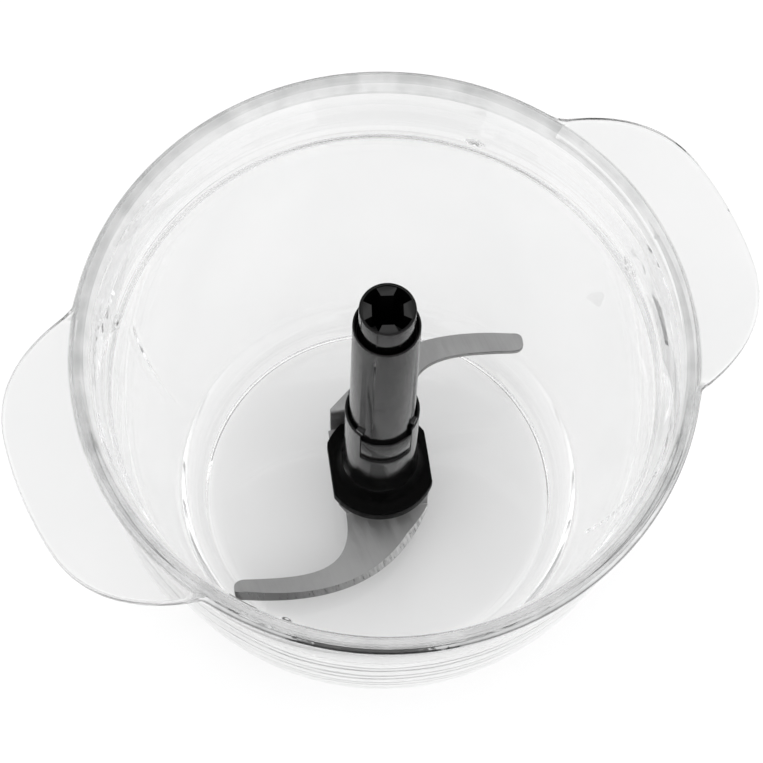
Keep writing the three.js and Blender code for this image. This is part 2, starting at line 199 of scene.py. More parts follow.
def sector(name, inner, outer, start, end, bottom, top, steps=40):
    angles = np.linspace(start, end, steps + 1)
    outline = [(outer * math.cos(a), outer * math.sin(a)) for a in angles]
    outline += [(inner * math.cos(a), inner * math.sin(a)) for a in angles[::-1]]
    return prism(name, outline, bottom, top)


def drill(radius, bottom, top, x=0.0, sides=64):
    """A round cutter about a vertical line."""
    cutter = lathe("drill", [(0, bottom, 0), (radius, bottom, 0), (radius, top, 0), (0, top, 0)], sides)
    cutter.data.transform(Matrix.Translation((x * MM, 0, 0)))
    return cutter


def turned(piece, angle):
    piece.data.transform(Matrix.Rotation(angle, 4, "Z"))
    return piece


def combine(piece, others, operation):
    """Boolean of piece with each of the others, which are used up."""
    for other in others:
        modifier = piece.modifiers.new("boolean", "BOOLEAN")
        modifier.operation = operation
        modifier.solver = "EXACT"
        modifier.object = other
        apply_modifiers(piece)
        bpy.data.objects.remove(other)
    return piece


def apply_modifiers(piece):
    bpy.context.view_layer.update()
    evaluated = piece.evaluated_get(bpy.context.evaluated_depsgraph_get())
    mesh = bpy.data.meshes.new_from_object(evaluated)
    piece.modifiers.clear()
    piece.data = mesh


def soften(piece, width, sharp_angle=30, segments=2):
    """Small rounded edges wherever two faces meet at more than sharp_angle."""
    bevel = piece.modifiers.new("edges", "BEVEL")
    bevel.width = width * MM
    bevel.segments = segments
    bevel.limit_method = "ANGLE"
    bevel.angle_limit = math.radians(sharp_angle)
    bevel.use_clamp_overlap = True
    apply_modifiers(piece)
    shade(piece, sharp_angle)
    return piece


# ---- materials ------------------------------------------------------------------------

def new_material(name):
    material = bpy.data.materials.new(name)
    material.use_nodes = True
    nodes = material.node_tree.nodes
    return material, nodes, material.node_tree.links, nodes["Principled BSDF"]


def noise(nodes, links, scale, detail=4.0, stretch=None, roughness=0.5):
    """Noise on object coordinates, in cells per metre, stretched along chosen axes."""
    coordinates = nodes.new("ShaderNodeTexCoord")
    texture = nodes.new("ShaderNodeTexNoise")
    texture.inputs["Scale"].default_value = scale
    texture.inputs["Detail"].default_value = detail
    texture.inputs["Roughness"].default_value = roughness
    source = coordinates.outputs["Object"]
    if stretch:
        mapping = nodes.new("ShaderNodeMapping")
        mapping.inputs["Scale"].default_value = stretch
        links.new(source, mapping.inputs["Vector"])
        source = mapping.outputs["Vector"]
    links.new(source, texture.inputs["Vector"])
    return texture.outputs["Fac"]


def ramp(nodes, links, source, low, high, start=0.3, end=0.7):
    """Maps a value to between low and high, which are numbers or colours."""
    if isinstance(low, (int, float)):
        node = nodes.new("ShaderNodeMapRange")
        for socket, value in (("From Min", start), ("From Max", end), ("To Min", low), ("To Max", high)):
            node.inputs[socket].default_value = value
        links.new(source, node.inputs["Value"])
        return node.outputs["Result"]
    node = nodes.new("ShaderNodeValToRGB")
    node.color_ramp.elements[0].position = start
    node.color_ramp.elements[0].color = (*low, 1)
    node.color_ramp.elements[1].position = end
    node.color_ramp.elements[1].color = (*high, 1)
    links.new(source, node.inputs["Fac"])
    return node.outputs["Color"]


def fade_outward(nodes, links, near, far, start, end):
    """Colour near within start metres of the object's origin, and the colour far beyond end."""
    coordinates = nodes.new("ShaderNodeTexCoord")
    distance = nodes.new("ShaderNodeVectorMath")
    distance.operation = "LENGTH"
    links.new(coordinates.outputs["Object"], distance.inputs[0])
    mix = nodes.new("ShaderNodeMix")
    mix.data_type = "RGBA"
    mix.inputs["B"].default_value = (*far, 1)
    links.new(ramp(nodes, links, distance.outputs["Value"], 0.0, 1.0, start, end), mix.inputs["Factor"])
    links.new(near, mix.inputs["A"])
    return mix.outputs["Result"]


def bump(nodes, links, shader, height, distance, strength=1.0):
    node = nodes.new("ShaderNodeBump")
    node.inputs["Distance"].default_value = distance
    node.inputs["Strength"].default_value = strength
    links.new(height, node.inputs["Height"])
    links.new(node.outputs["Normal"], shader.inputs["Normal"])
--
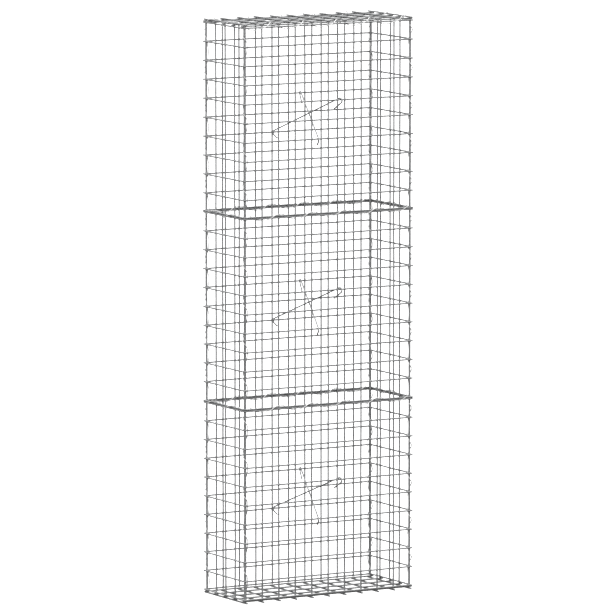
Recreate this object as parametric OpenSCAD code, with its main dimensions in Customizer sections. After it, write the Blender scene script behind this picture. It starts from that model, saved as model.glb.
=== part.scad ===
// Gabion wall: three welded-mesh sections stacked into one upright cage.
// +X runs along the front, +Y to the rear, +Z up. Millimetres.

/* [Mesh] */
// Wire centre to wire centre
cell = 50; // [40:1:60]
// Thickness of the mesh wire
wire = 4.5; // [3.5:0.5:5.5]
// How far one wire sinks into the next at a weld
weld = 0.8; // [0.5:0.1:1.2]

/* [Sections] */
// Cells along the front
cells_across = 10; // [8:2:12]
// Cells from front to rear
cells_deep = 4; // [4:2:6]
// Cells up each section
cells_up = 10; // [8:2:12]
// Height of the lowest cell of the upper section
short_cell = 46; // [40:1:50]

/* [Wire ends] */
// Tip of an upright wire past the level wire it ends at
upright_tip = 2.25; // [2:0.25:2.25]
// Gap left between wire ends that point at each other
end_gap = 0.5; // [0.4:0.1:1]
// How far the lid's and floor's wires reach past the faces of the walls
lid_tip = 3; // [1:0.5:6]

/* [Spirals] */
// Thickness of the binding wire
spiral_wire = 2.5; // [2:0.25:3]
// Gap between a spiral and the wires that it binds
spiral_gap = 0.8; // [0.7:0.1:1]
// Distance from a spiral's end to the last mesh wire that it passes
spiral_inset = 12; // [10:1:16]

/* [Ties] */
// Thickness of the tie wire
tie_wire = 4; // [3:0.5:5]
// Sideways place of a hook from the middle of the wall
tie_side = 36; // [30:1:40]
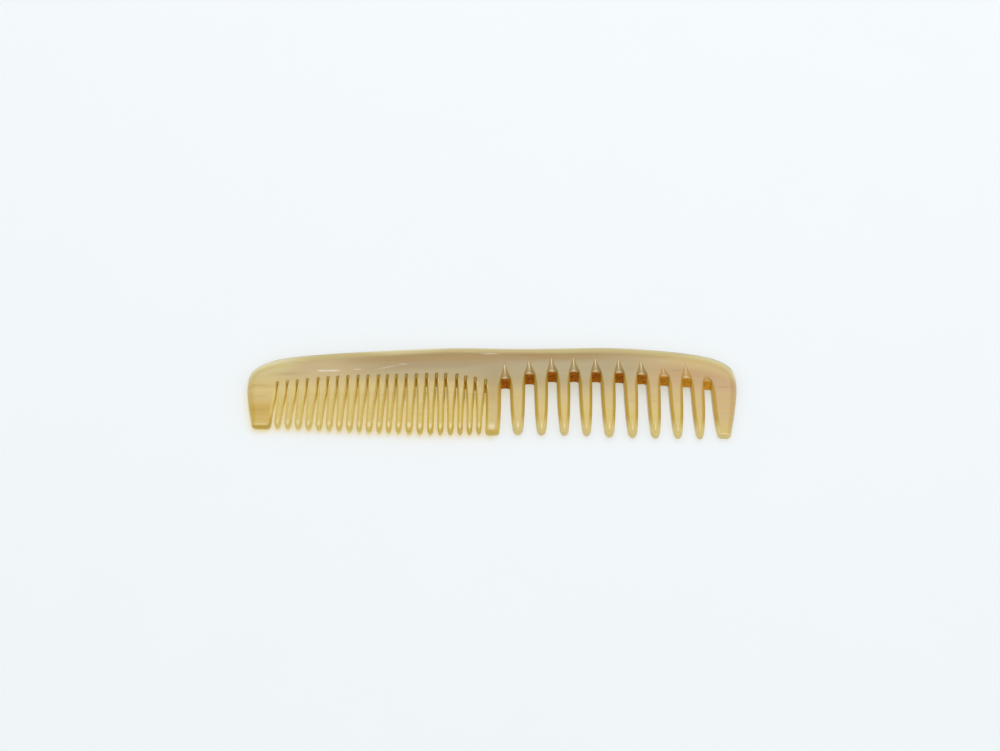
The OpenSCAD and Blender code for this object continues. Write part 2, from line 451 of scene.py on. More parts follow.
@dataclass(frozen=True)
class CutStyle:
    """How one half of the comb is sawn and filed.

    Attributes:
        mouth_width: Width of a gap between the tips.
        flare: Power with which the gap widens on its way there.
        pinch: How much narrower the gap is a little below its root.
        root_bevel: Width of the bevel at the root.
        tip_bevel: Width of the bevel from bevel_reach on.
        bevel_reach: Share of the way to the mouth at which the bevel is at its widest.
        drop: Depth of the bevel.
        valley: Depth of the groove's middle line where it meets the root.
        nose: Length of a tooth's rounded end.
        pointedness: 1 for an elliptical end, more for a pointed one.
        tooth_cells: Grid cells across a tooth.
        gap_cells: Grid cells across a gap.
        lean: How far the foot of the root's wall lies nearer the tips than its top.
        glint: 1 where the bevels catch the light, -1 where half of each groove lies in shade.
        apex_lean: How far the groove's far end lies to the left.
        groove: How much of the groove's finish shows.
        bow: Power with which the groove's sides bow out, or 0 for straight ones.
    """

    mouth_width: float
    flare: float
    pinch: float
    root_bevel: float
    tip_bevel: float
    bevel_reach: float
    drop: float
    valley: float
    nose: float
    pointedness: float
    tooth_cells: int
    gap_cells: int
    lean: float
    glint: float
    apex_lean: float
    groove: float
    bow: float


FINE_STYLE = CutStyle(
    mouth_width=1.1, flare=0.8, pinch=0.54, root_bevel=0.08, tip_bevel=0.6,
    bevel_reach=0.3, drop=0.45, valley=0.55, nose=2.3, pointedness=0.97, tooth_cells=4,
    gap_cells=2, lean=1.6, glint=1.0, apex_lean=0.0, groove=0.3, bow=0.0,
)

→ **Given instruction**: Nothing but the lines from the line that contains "The OpenSCAD and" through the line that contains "sawn and filed." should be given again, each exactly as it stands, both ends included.

→ **Reply to the task**:
The OpenSCAD and Blender code for this object continues. Write part 2, from line 451 of scene.py on. More parts follow.
@dataclass(frozen=True)
class CutStyle:
    """How one half of the comb is sawn and filed.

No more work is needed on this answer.